BEGIN Listed entries

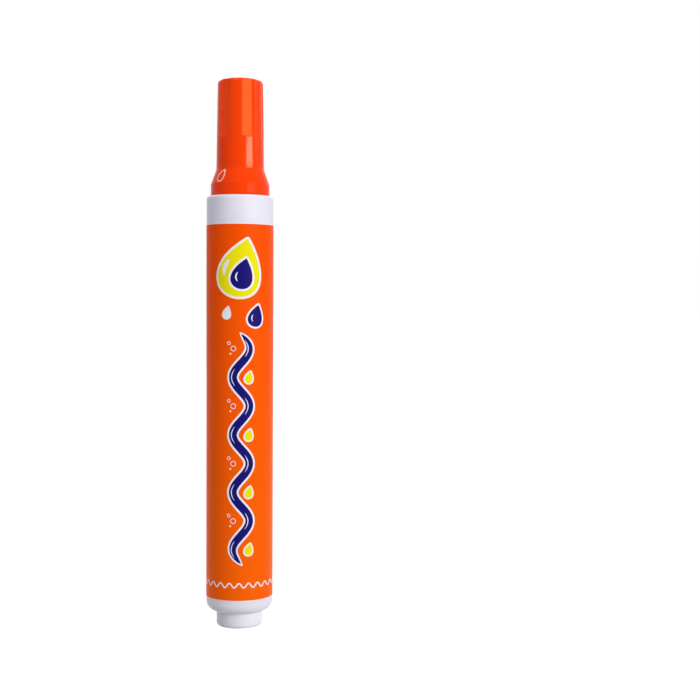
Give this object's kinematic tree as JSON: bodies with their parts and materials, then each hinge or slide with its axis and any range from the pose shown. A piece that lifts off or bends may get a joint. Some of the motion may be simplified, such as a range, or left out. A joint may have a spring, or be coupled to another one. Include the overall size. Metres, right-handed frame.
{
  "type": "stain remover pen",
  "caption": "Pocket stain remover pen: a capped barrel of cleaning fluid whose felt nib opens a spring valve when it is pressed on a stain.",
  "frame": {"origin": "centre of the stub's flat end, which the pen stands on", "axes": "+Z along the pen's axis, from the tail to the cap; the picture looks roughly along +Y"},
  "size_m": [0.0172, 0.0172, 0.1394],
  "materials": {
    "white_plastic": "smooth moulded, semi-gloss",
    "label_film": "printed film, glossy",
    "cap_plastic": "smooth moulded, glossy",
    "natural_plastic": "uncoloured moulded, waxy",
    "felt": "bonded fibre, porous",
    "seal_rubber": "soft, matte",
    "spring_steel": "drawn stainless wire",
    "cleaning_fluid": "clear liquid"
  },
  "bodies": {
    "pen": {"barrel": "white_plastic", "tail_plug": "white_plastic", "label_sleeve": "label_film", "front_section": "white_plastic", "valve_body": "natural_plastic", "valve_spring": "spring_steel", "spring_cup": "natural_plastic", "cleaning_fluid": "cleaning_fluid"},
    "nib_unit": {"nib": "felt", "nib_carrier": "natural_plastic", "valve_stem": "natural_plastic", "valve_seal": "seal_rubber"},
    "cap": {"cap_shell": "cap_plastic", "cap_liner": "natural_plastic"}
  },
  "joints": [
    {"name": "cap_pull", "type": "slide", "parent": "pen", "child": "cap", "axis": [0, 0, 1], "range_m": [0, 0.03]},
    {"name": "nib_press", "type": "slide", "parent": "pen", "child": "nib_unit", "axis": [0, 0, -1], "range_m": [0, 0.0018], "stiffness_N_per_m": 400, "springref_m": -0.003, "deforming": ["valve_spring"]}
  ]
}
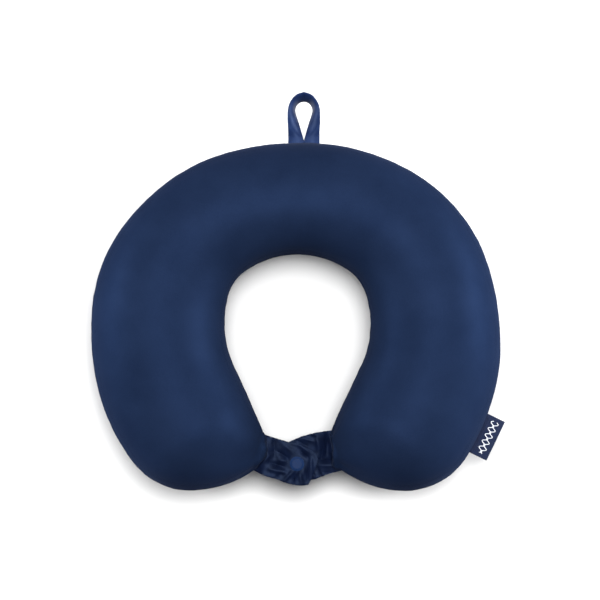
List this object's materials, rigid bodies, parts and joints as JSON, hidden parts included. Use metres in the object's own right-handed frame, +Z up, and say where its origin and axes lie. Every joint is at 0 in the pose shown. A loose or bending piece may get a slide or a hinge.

END Listed entries

*Short problem*. Copy out every line with the word "JSON".

*Response below*.
Give this object's kinematic tree as JSON: bodies with their parts and materials, then each hinge or slide with its axis and any range from the pose shown. A piece that lifts off or bends may get a joint. Some of the motion may be simplified, such as a range, or left out. A joint may have a spring, or be coupled to another one. Include the overall size. Metres, right-handed frame.
List this object's materials, rigid bodies, parts and joints as JSON, hidden parts included. Use metres in the object's own right-handed frame, +Z up, and say where its origin and axes lie. Every joint is at 0 in the pose shown. A loose or bending piece may get a slide or a hinge.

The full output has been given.